A construção da usina, com 350 MW de potência instalada, foi iniciada em junho, depois que a Licença de Instalação (LI) foi concedida pelo IAP. O empreendimento está sendo construído nos municípios de Capanema e Capitão Leônidas Marques.

O licenciamento da obra é alvo de uma batalha judicial entre o IAP e o ICMBio. Depois de dar anuência à Licença Prévia (LP) à usina, o presidente do ICMBio, em 2008, voltou atrás da decisão com base em uma ação do Ministério Público Federal que questionou os impactos da obra e a competência do IAP para o licenciamento, já que o Rio Iguaçu é federal e ela está prevista para o entorno de uma UC federal.

Só neste ano a Justiça Federal em Porto Alegre proferiu uma sentença validando o licenciamento e o IAP expediu a LI. O ICMBio recorreu da decisão. A ministra Izabella Teixeira também já disse ser contra o projeto.
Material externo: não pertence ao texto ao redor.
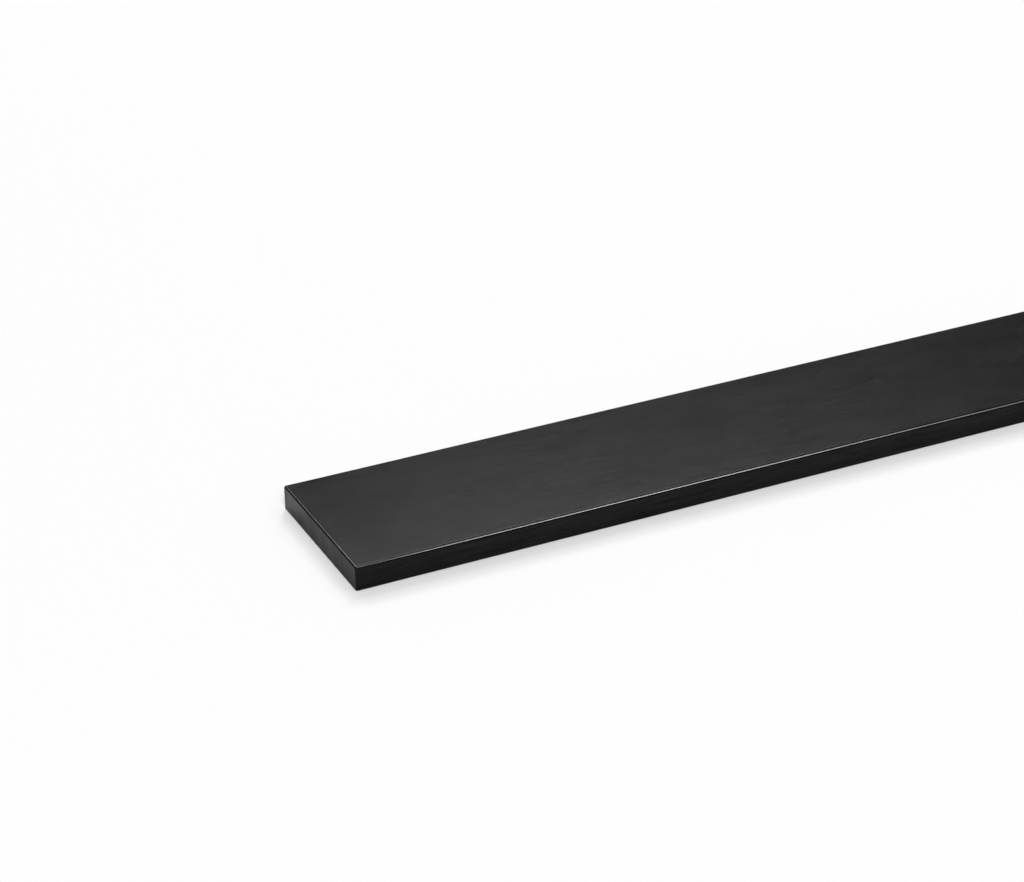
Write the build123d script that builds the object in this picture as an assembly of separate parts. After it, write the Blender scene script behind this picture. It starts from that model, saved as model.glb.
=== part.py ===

Os impactos previstos são o acúmulo de sedimentos no leito do rio e possíveis consequências em sua vazão e na das cataratas. Essas consequências ameaçam um dos principais serviços ambientais do Parque do Iguaçu. Ele funciona como uma espécie de filtro gigante do Rio Iguaçu, que carrega dejetos das inúmeras cidades que atravessa, desde Curitiba, no extremo oposto do Paraná. Por causa das cataratas e da floresta, a água deixa o parque mais oxigenada e limpa do que entra.

Cartão postal ameaçado

As Cataratas do Iguaçu são formadas pelas quedas do Rio Iguaçu, 18 quilômetros antes dele juntar-se ao Rio Paraná. O Iguaçu chega a medir 1,2 mil metros de largura acima das cataratas, onde se precipita em quedas que variam de 40 metros a 80 metros de altura, alcançando uma largura de 2,7 mil metros. Logo abaixo, estreita-se num canal de até 65 metros. A largura total das cataratas no território brasileiro é de aproximadamente 800 metros e, no lado argentino, de 1,9 mil metros. Dependendo da vazão do rio, o número de saltos varia, atingindo um numero superior a 100 nos períodos de média vazão. Os principais saltos são 19, cinco deles do lado brasileiro (Floriano, Deodoro e Benjamin Constant, Santa Maria e União). A disposição dos saltos, com a maior parte deles no lado argentino e voltada para o Brasil, proporciona a melhor vista para quem observa o cenário a partir do Brasil.